Nibud-normen hebben ervoor gezorgd dat aanzienlijk minder mensen dan voorheen een hypotheek kunnen afsluiten. Maar kloppen die normen wel? In de praktijk blijkt dat de meeste mensen hun hypotheek pas niet meer betalen als ze hun werk kwijtraken of van hun partner scheiden. Dit staat los van de op het reguliere huishoudpotje gerichte Nibud-normen. En dus…is het niet tijd voor minder regels, zodat weer meer mensen een hypotheek kunnen afsluiten?

Nederland betaalt zijn hypotheek gewoon

ABF Research heeft onderzoek gedaan naar de strengere regelgeving voor hypotheken en concludeert dat onnodig veel potentiële huizenkopers door te strenge regelgeving geen kans hebben op een hypotheek. Opvallend is dat de Nibud-normen die de basis voor de regelgeving vormen, gericht zijn op het huishoudpotje van gezinnen. De reden waarom mensen hun hypotheek niet meer kunnen betalen, is echter meestal te vinden in (onvoorziene) incidenten, zoals ziekte, een ongeval, ontslag of een echtscheiding. De Nibud-normen staan daar volledig los van. Bovendien; zelfs tijdens de crisis bleef het overgrote deel van de Nederlandse huishoudens de hypotheek gewoon betalen. Het risico op wanbetaling is in Nederland minder dan 5%, wat internationaal gezien laag is.
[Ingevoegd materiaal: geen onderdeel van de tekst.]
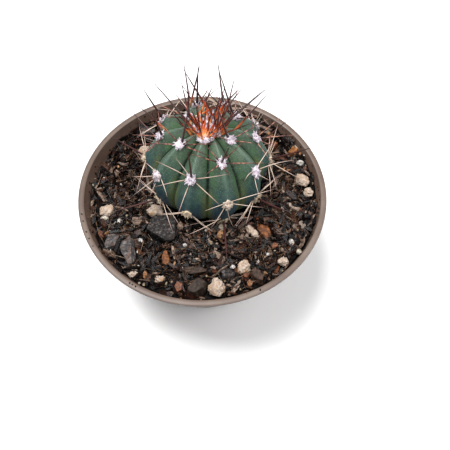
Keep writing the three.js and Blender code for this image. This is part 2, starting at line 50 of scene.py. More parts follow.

Het aantal gedwongen verkopen was zelfs tijdens het hoogtepunt van de crisis minder dan 0,1% van het aantal verstrekte hypotheken. Dus zijn al die regels eigenlijk wel nodig?

Het gevaar van de strenge hypotheekregels

Het enige wat de strenge regels lijken te doen, is onnodig veel mensen toegang tot een hypotheek ontzeggen. Dat is jammer voor deze mensen, maar er schuilt ook een reëel gevaar in voor de woningmarkt. Als mensen geen hypotheek krijgen, blijven ze noodgedwongen in hun sociale huurwoning wonen. Daardoor ontstaan langere wachtlijsten voor sociale huurwoningen en loopt de woningmarkt langzaam vast. Nu helpt de lage rente nog, maar de woningprijzen stijgen – en ooit zal dat ook weer gelden voor de hypotheekrente. Over een paar jaar komen starters daardoor niet meer aan bod, omdat het spaarpotje dat ze opbouwen de prijsstijging van woningen (en hypotheekkosten) niet kan bijhouden. Deze mensen kunnen straks geen woning meer kopen – en voor sociale huur verdienen ze vaak te veel. Daardoor zitten in de toekomst tussen de 600.000 en een miljoen huishoudens klem.

De oplossing

De enige oplossing lijkt het versoepelen van de regels. Om eerder genoemde redenen schuilt daar minder gevaar in dan algemeen wordt gedacht. De grote groep die nu tussen de wal en het schip valt, krijgt daardoor weer een kans – en daarmee krijgt de woningmarkt weer een kans. Wat er moet gebeuren? Mensen met een modaal inkomen zouden meer leenruimte kunnen krijgen. Er kan gelet worden op het energiecertificaat (energiezuinige woningen kosten maandelijks minder, waardoor meer budget overblijft). Jonge mensen met een hoge opleiding zouden ruimte voor een hogere hypotheek kunnen krijgen, omdat ze naarmate ze ouder worden waarschijnlijk meer gaan verdienen. En er kan bijvoorbeeld meer rekening worden gehouden met het tweede inkomen bij tweeverdieners. Of het zover komt? De tijd zal het leren.